> The request
Return all the data, word for word.

> Data
━━━━━━
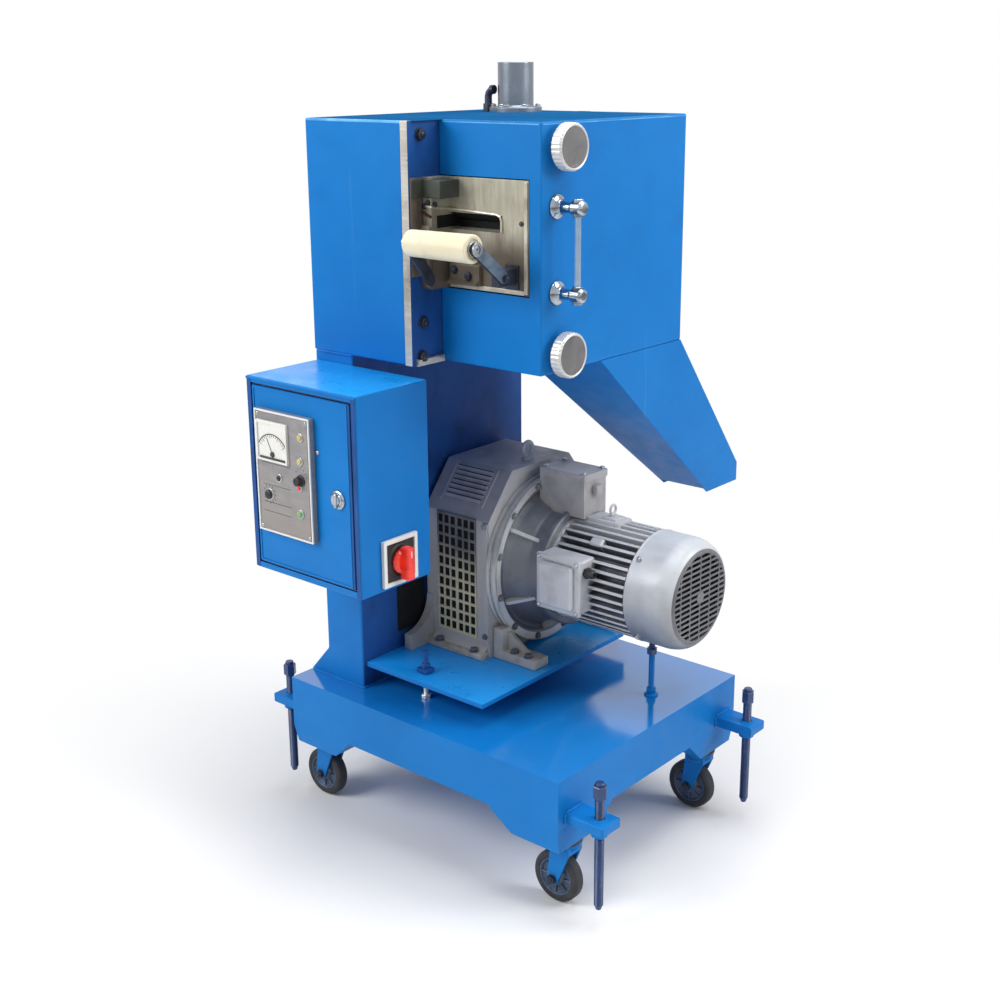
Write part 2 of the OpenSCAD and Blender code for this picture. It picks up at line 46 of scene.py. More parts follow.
CORNERS = ("front_left", "front_right", "back_left", "back_right")
SMOOTH_ANGLE = radians(32)
WELD_RIPPLE = 0.35


def B(node):
    """Lowest corner, highest corner and middle of a CAD node, in mm."""
    lo, hi = (corner * 1000 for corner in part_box(node))
    return lo, hi, (lo + hi) / 2


def V(*coordinates):
    return Vector(coordinates)


def turns(count, start=0.0):
    """Angles spaced evenly round a circle; start is a share of one step."""
    return [(k + start) * 2 * pi / count for k in range(count)]


def about(axis, at, angle):
    """A turn round an axis, then a move to a place."""
    return Matrix.Translation(at) @ Matrix.Rotation(angle, 4, axis)


def link(name, data):
    ob = bpy.data.objects.new(name, data)
    scene.collection.objects.link(ob)
    return ob


# ---------------------------------------------------------------- materials

M, SLOT = {}, {}
ONE = (1, 1, 1)
USUAL = (0.42, 0.66, 0.6, ONE)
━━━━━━
> Result of this task
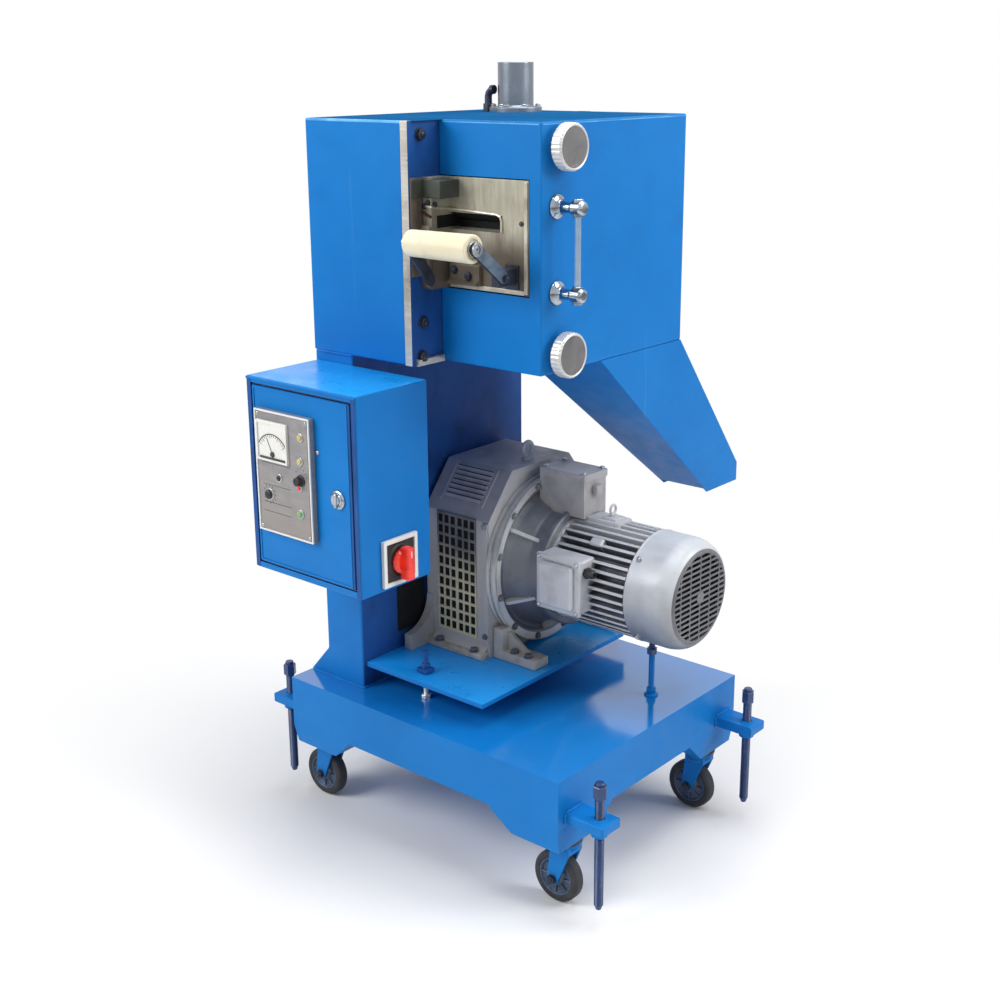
Write part 2 of the OpenSCAD and Blender code for this picture. It picks up at line 46 of scene.py. More parts follow.
CORNERS = ("front_left", "front_right", "back_left", "back_right")
SMOOTH_ANGLE = radians(32)
WELD_RIPPLE = 0.35


def B(node):
    """Lowest corner, highest corner and middle of a CAD node, in mm."""
    lo, hi = (corner * 1000 for corner in part_box(node))
    return lo, hi, (lo + hi) / 2


def V(*coordinates):
    return Vector(coordinates)


def turns(count, start=0.0):
    """Angles spaced evenly round a circle; start is a share of one step."""
    return [(k + start) * 2 * pi / count for k in range(count)]


def about(axis, at, angle):
    """A turn round an axis, then a move to a place."""
    return Matrix.Translation(at) @ Matrix.Rotation(angle, 4, axis)


def link(name, data):
    ob = bpy.data.objects.new(name, data)
    scene.collection.objects.link(ob)
    return ob


# ---------------------------------------------------------------- materials

M, SLOT = {}, {}
ONE = (1, 1, 1)
USUAL = (0.42, 0.66, 0.6, ONE)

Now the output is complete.